REQUEST: Say how many lines contain the word "axes". Only the number should be given.

DATA EXCERPT:
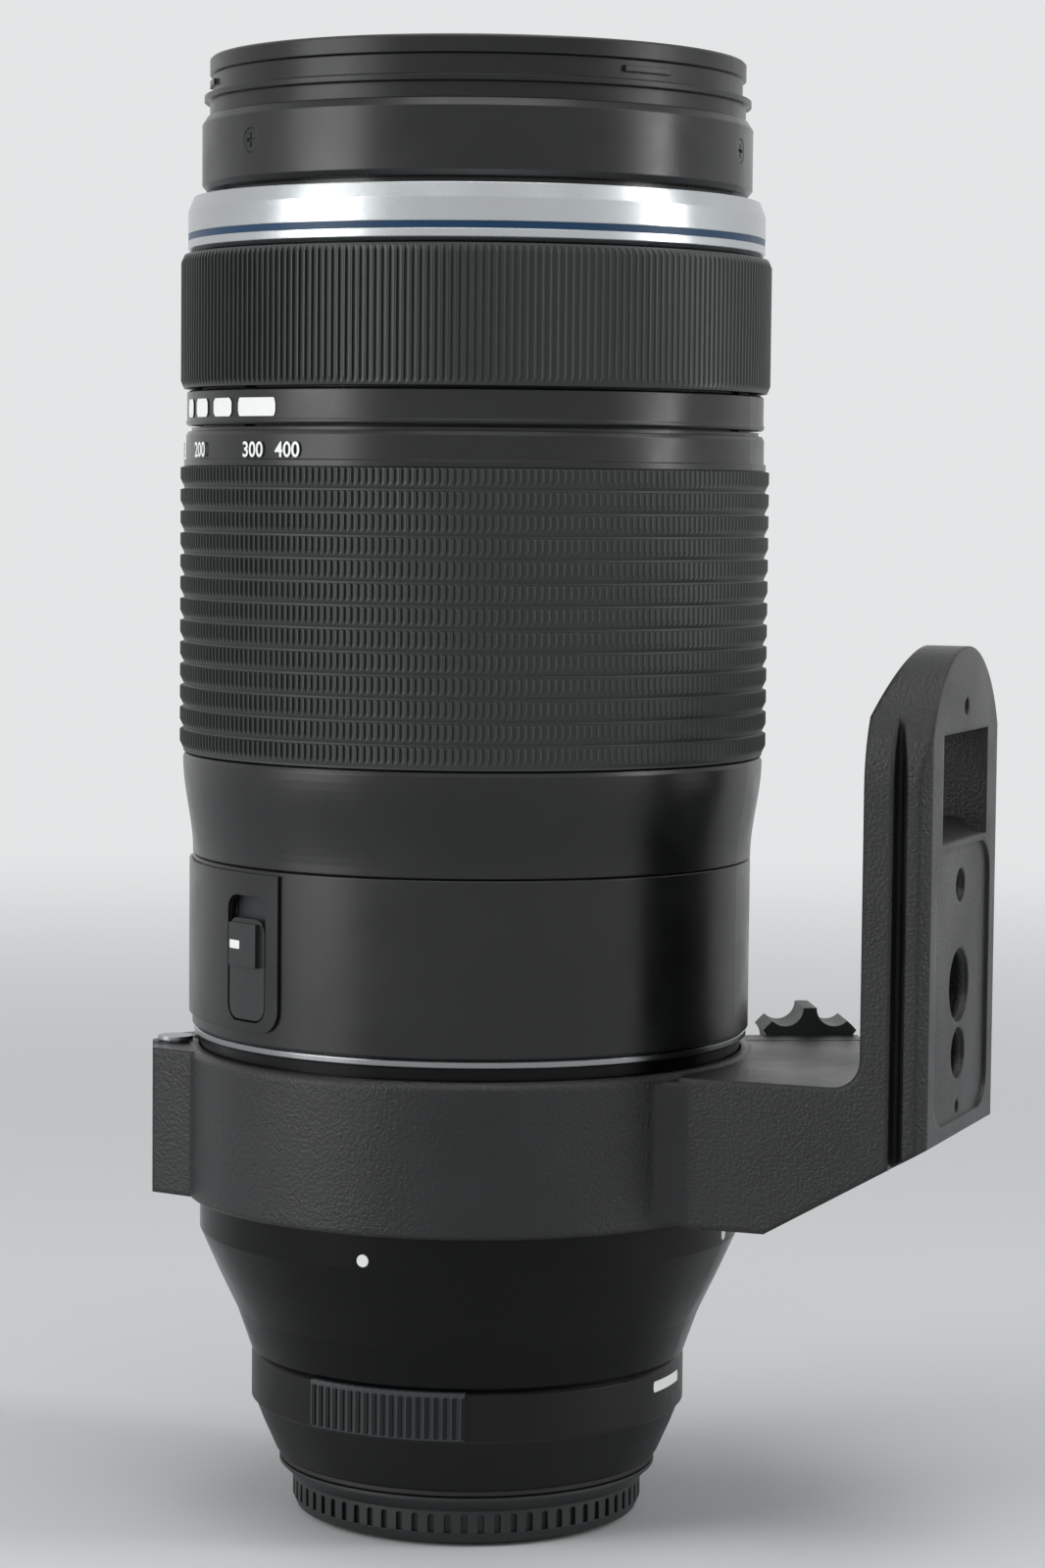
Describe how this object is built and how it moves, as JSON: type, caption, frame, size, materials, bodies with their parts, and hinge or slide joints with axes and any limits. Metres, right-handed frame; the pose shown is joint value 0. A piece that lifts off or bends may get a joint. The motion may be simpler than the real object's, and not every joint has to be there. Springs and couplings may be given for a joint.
{
  "type": "super telephoto zoom lens",
  "caption": "Super telephoto zoom lens with extending barrel, ribbed zoom grip, knurled focus ring, hinged tripod collar with dovetail foot, and rear cap.",
  "frame": {"origin": "centre of the rear cap's outer face, on the optical axis", "axes": "+Z along the optical axis to the front, +X towards the tripod foot"},
  "size_m": [0.121, 0.0882, 0.2136],
  "materials": {
    "mount_metal": "machined",
    "screw_steel": "plated",
    "seal_rubber": "matt",
    "contact_black": "moulded",
    "barrel_black": "satin",
    "cone_black": "semi-gloss",
    "inner_black": "matt",
    "board_green": "solder mask",
    "flex_amber": "film",
    "frame_alloy": "anodised",
    "rod_steel": "ground",
    "cam_alloy": "machined",
    "bright_alloy": "turned",
    "silver_alloy": "satin anodised",
    "blue_enamel": "enamel",
    "white_paint": "gloss",
    "grip_rubber": "ribbed",
    "lens_glass": "coated",
    "collar_paint": "crackle",
    "cap_plastic": "moulded"
  },
  "bodies": {
    "barrel": {"mount_ring": "mount_metal", "mount_screws": "screw_steel", "mount_gasket": "seal_rubber", "contact_block": "contact_black", "rear_skirt": "barrel_black", "rear_baffle": "inner_black", "main_board": "board_green", "flex_circuit": "flex_amber", "tail_barrel": "cone_black", "alignment_dots": "white_paint", "bright_ring": "bright_alloy", "optics_frame": "frame_alloy", "frame_screws": "screw_steel", "rear_cell": "inner_black", "rear_element": "lens_glass", "aperture_unit": "inner_black", "aperture_blades": "inner_black", "guide_rods": "rod_steel", "rod_cap": "frame_alloy", "focus_motor": "rod_steel", "stabiliser_base": "frame_alloy", "main_tube": "frame_alloy", "switch_barrel": "barrel_black", "switch_panel": "barrel_black", "waist_ring": "barrel_black", "index_band": "barrel_black", "silver_ring": "silver_alloy", "blue_band": "blue_enamel", "dust_seal": "seal_rubber"},
    "cap": {"rear_cap": "cap_plastic"},
    "zoom": {"zoom_ring": "frame_alloy", "zoom_grip": "grip_rubber", "number_band": "barrel_black", "drive_key": "screw_steel", "cam_barrel": "cam_alloy"},
    "zoom_group": {"zoom_cell": "inner_black", "zoom_element": "lens_glass"},
    "front": {"extending_barrel": "barrel_black", "cam_pins": "rod_steel", "head_screws": "screw_steel", "front_rim": "cone_black", "name_ring": "inner_black", "front_cell": "inner_black", "front_element": "lens_glass", "second_element": "lens_glass"},
    "focus": {"focus_ring": "barrel_black"},
    "focus_group": {"focus_cell": "inner_black", "focus_element": "lens_glass"},
    "stabiliser_x": {"stabiliser_carriage": "frame_alloy"},
    "stabiliser_y": {"stabiliser_cell": "inner_black", "stabiliser_element": "lens_glass"},
    "switch_focus": {"focus_switch": "contact_black"},
    "switch_limiter": {"limiter_switch": "contact_black"},
    "switch_stabiliser": {"stabiliser_switch": "contact_black"},
    "lock": {"zoom_lock": "contact_black"},
    "collar": {"collar_foot": "collar_paint", "hinge_pin": "screw_steel"},
    "gate": {"collar_gate": "collar_paint"},
    "knob": {"clamp_knob": "cap_plastic", "clamp_screw": "rod_steel"}
  },
  "joints": [
    {"name": "cap_twist", "type": "hinge", "parent": "barrel", "child": "cap", "pos_m": [0, 0, 0.0079], "axis": [0, 0, 1], "range_deg": [0, 45]},
    {"name": "zoom_turn", "type": "hinge", "parent": "barrel", "child": "zoom", "pos_m": [0, 0, 0.133], "axis": [0, 0, 1], "range_deg": [-75, 0]},
    {"name": "zoom_extend", "type": "slide", "parent": "barrel", "child": "front", "axis": [0, 0, 1], "range_m": [0, 0.07]},
    {"name": "zoom_group_slide", "type": "slide", "parent": "barrel", "child": "zoom_group", "axis": [0, 0, 1], "range_m": [0, 0.028]},
    {"name": "focus_turn", "type": "hinge", "parent": "barrel", "child": "focus", "pos_m": [0, 0, 0.175], "axis": [0, 0, 1], "continuous": true},
    {"name": "focus_group_slide", "type": "slide", "parent": "barrel", "child": "focus_group", "axis": [0, 0, 1], "range_m": [0, 0.008]},
    {"name": "stabiliser_shift_x", "type": "slide", "parent": "barrel", "child": "stabiliser_x", "axis": [1, 0, 0], "range_m": [-0.0012, 0.0012], "stiffness_N_per_m": 20},
    {"name": "stabiliser_shift_y", "type": "slide", "parent": "stabiliser_x", "child": "stabiliser_y", "axis": [0, 1, 0], "range_m": [-0.0012, 0.0012], "stiffness_N_per_m": 20},
    {"name": "focus_switch_slide", "type": "slide", "parent": "barrel", "child": "switch_focus", "axis": [0, 0, 1], "range_m": [0, 0.0024]},
    {"name": "limiter_switch_slide", "type": "slide", "parent": "barrel", "child": "switch_limiter", "axis": [0, 0, 1], "range_m": [0, 0.0048]},
    {"name": "stabiliser_switch_slide", "type": "slide", "parent": "barrel", "child": "switch_stabiliser", "axis": [0, 0, 1], "range_m": [0, 0.0024]},
    {"name": "zoom_lock_slide", "type": "slide", "parent": "barrel", "child": "lock", "axis": [0, 0, 1], "range_m": [0, 0.003]},
    {"name": "collar_turn", "type": "hinge", "parent": "barrel", "child": "collar", "pos_m": [0, 0, 0.0586], "axis": [0, 0, 1], "continuous": true},
    {"name": "gate_open", "type": "hinge", "parent": "collar", "child": "gate", "pos_m": [-0.04075, -0.01605, 0.0586], "axis": [0, 0, 1], "range_deg": [0, 90]},
    {"name": "knob_turn", "type": "hinge", "parent": "gate", "child": "knob", "pos_m": [0.04088, 0.03663, 0.06388], "axis": [-0.4384, 0.8988, 0], "continuous": true}
  ],
  "couplings": [
    {"joint": "zoom_extend", "follows": "zoom_turn", "m_per_rad": -0.053476},
    {"joint": "zoom_group_slide", "follows": "zoom_turn", "m_per_rad": -0.02139}
  ]
}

COMPLETE ANSWER: 2